● Task to carry out
In the data below, find each line containing the string "More" and return it.

Rows from a 3D modeling dataset
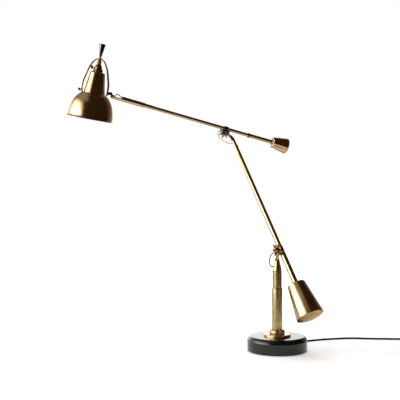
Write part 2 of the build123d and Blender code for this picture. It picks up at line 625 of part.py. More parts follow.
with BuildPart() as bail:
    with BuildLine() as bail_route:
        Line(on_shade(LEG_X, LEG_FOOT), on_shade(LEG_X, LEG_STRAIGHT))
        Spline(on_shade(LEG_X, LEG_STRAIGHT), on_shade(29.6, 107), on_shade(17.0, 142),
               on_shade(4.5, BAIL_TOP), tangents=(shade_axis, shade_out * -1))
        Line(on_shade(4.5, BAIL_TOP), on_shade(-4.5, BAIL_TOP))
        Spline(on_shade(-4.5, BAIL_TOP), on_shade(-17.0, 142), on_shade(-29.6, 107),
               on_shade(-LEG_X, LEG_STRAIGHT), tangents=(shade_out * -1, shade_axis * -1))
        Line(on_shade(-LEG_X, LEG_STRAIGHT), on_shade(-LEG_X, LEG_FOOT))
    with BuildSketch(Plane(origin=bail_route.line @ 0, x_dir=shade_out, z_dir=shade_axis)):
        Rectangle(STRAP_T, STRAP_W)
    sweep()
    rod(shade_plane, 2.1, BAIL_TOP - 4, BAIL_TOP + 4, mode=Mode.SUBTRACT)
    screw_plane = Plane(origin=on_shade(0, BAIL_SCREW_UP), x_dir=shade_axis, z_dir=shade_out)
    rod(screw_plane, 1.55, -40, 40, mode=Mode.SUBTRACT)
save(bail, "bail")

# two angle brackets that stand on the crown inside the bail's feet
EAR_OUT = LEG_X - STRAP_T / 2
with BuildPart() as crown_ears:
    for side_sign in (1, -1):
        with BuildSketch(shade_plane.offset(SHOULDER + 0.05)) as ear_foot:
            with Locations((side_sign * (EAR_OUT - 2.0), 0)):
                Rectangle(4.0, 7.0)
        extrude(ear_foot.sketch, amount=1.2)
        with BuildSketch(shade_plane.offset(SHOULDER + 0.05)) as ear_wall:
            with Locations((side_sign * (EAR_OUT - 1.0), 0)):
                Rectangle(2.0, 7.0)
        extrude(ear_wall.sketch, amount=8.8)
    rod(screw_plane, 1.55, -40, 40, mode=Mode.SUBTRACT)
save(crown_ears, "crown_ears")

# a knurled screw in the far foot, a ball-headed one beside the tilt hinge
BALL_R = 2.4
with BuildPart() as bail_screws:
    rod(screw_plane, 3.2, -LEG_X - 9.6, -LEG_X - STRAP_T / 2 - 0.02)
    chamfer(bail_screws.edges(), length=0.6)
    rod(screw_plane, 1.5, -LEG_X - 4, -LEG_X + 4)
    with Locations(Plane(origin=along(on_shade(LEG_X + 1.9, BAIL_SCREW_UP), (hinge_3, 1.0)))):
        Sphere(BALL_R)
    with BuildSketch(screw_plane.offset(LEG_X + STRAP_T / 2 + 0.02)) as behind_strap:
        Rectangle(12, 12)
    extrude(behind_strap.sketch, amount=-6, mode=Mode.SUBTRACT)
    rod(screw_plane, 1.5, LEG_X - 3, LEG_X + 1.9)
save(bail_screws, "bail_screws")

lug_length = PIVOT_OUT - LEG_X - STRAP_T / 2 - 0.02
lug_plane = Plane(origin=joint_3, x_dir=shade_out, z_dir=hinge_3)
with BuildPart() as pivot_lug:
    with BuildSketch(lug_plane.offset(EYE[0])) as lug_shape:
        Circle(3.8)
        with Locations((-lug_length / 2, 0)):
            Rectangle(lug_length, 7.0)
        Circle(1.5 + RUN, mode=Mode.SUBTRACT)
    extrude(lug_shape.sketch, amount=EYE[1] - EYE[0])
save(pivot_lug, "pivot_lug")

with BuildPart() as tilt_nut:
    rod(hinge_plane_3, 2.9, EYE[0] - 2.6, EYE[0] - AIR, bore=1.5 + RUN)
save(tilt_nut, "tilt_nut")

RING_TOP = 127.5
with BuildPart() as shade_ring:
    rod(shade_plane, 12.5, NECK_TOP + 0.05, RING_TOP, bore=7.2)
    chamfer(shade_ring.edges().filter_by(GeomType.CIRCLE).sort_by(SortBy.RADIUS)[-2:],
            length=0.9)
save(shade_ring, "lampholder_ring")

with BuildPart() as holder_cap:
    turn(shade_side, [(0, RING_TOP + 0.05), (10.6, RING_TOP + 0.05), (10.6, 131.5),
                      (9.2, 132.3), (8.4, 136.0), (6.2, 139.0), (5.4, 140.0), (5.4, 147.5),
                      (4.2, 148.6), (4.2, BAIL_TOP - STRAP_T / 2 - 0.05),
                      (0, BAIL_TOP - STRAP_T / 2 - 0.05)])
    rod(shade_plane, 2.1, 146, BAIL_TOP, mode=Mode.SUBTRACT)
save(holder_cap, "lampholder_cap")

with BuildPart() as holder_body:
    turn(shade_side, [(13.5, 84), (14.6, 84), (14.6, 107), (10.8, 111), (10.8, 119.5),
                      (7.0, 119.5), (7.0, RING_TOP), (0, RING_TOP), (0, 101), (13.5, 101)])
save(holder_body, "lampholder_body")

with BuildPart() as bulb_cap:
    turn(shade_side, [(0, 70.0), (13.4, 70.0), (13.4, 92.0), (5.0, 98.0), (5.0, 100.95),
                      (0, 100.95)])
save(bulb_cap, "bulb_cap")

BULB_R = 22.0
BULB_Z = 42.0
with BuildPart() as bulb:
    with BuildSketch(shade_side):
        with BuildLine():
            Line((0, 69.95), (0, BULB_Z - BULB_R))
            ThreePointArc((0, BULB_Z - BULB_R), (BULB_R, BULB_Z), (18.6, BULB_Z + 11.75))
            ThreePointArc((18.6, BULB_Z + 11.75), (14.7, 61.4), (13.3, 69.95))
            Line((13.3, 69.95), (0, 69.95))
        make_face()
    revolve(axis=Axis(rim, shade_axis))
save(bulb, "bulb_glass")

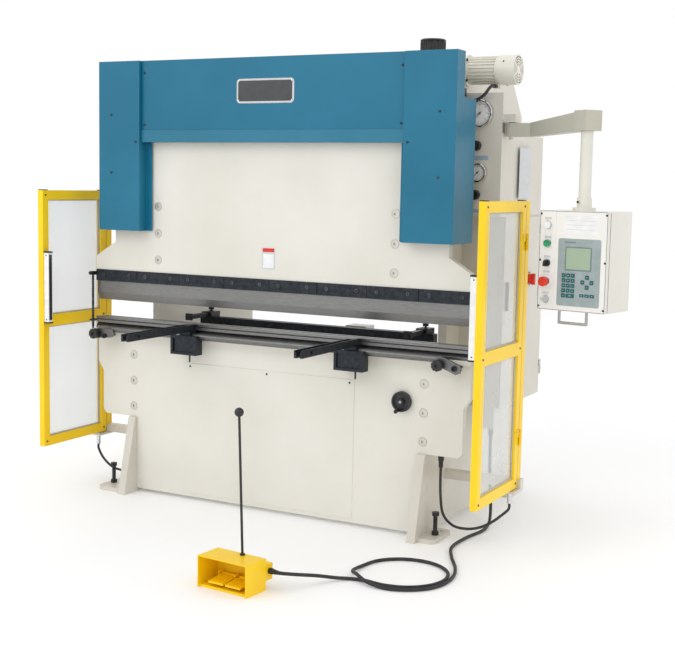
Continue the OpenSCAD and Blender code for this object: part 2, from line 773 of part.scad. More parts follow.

● The completed task
Write part 2 of the build123d and Blender code for this picture. It picks up at line 625 of part.py. More parts follow.
Continue the OpenSCAD and Blender code for this object: part 2, from line 773 of part.scad. More parts follow.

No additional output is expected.